Conclusions and Recommendations
While the wisdom of the approved reductions in the music program are at best questionable from a financial validity, the resulting devastation to the music curriculum and the lifetime loss of opportunity to the students is without justification.
The community recognizes the need for fiscal responsibility within the school district in a time of difficult funding.
The community recognizes that a strong music program is important to the image and economy of the school district and the community.
The community recognizes the importance of maintaining a strong music program for the social-emotional, academic, and intellectual development of the student.
The community recognizes that parents of music students make significant financial investments in the school district with the rental/purchase and maintenance of their own music instruments and the raising of funds to assist in the operation of the music program.
The community recognizes that there will be a significant decline in student participation should the district consider any reductions in the music curriculum.

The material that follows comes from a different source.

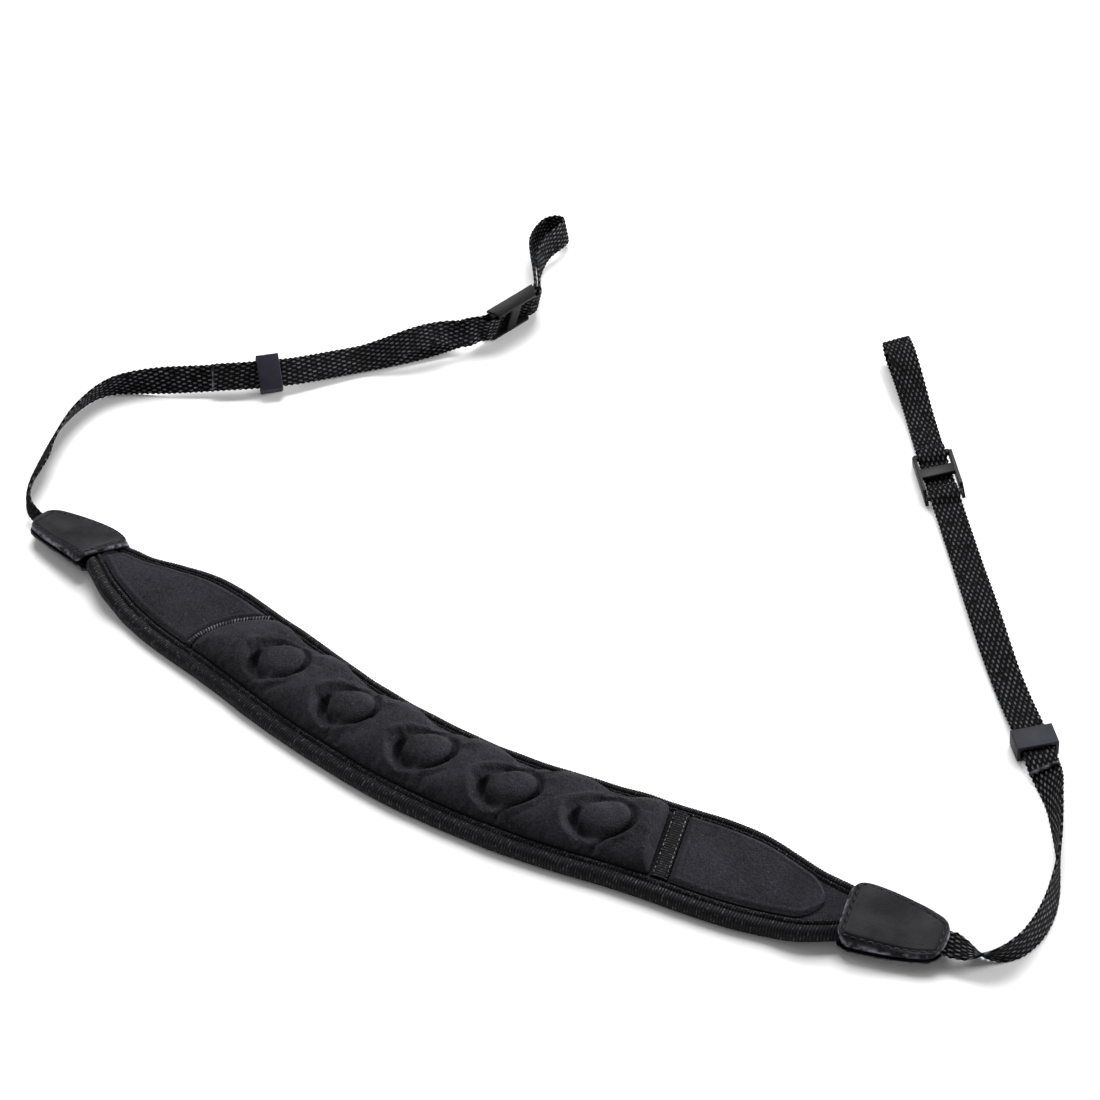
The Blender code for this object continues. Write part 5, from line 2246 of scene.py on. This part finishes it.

The community recognizes the potential for the collapse of the entire music program.
The community recognizes that without such a prestigious and high-achieving program, enrollment in the district would likely decline, leading to further reduction in revenues from the state, as well as lower donations to MBEF, which would, in turn, lead to further cuts in a dangerous downward spiral.
The community recognizes the potential for increasing student participation in band, orchestra, and choir, and its financial advantage to the district.
The community recognizes the potential for the music program to be used to increase enrollment through increasing the number of out-of-district permits provided at all levels and thus further increase revenue.
Therefore, it is with careful consideration that we request:
• the formation of a Task Force to study and make recommendations regarding the music program;
• that the school board and administration rescind, or at least put on hold, its actions approving any reductions in the music curriculum until this Task Force can make its recommendations to the Board.